The new ships cost $175 million each, and that figure is roughly 10-15% higher than the cost of ordering equivalent conventionally-fuelled ships, according to the company's estimates. Maersk has previously said the green methanol it plans to buy will cost roughly double current conventional bunker prices for the first few years -- meaning around $1,000/mt -- but given the much lower energy density of methanol, this will amount to somewhere closer to $2,000/mt in VLSFO terms to achieve the same propulsion.
"This order proves that carbon neutral solutions are available today across container vessel segments and that Maersk stands committed to the growing number of our customers who look to decarbonise their supply chains," Soren Skou, CEO of Maersk, said in a statement on the company's website on Tuesday.
"Further, this is a firm signal to fuel producers that sizable market demand for the green fuels of the future is emerging at speed."
Building a Supply Chain
The ships will consume 35,000-45,000 mt/year each of green methanol. Last week Maersk announced its first methanol supply deal, taking on the 2,100 TEU feeder vessel's 10,000 mt/year requirement from an as-yet-unbuilt plant in Denmark.
The company has yet to decide the ports at which the new ships will bunker, but it intends to have multiple options across the world. The 16,000 TEU size of the new ships make them more flexible than larger ones, and so the ships will not be restricted to the Asia-Europe trade.
"We have picked a handful of different deployment opportunities," Ole Graa Jakobsen, head of fleet technology at Maersk, told Ship & Bunker at the press conference.
"But we should also consider that it is not like we can only bunker where the fuel is produced.
"You will get into a situation where the green fuels will be transported."
While the methanol agreement last week was for synthetic methanol, or e-methanol, the company hinted that its supply of the eight new vessels is more likely to be of bio-methanol.

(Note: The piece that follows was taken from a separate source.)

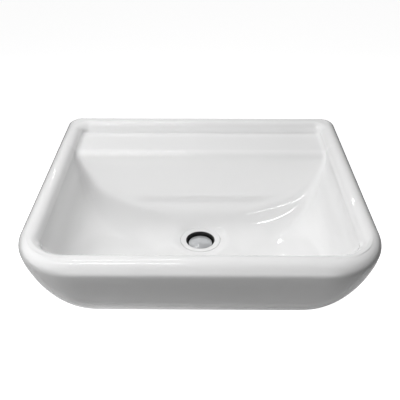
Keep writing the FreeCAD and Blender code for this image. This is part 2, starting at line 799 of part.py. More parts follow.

"We see that bio-methanol produced from biomass can probably scale up faster and probably for the next five or ten years will come at a lower cost than the e-methanol," Berit Hinnemann, head of decarbonisation business development at Maersk, said at the press conference.
"We see e-methanol as the most scalable option beyond that, but we do need both."
VLSFO Not Out for the Count Yet
The new vessels will have dual-fuel engines that are capable of running both on methanol and VLSFO. The company considers the VLSFO option as insurance against green methanol supply or customer demand for more expensive zero-carbon freight falling short.
"We are relying on customer demand," Jakobsen told Ship & Bunker.
"But right now we do not think that will be a problem, because there's a lot of demand coming.
"But in order to decarbonise our whole fleet you also need regulations to kick in."
In the press release Maersk highlighted that some of its largest customers -- including Amazon, Disney, H&M Group, HP Inc, Levi Strauss & Co, Microsoft, Novo Nordisk, The Proctor and Gamble Company, PUMA, Schneider Electric, Signify, Syngenta and Unilever -- have all committed to using zero-carbon solutions for their ocean transportation needs.